The juxtaposition couldn’t be clearer in Detroit, where the manager with SimCity powers, a black bankruptcy attorney named Kevyn Orr, was greeted by protesters delivering him Oreo cookies symbolizing betrayal of his race. Orr recently restructured Chrysler; now he will have to do the same for Detroit. The optimistic euphemism for the task is “right-sizing”—how else do you fix the problems of a city that was built to serve a population of 1.5 million (and service the pensions of all the workers in a city of that size) that now has a population of just 700,000 people? While the meat of his work will be credit negotiations, there is no shortage of bold city plans with experimental zoning techniques designed to attract new industry—and new people—to a more consolidated city.

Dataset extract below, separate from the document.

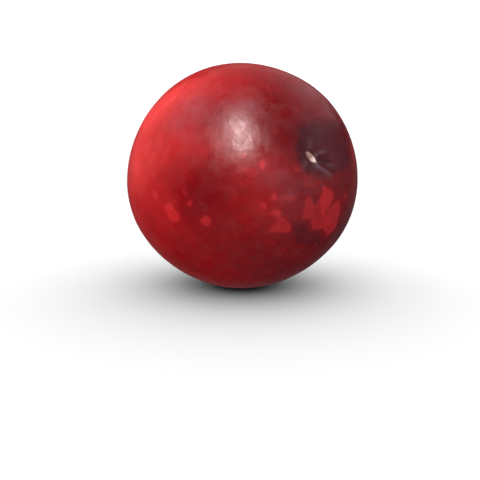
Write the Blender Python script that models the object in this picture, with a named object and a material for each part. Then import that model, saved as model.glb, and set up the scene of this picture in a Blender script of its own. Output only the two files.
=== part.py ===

SimCity doesn’t nearly begin to capture the costs, human and financial, of Detroit’s management problem, or any metropolitan dislocations. But if you can picture how a player would fix a broken city—one blogger actually has suggested just that as a way to crowdsource solutions—you can find the most important assumption built into the models of SimCity, today’s and the original: That building a sustainable metropolis is possible at all.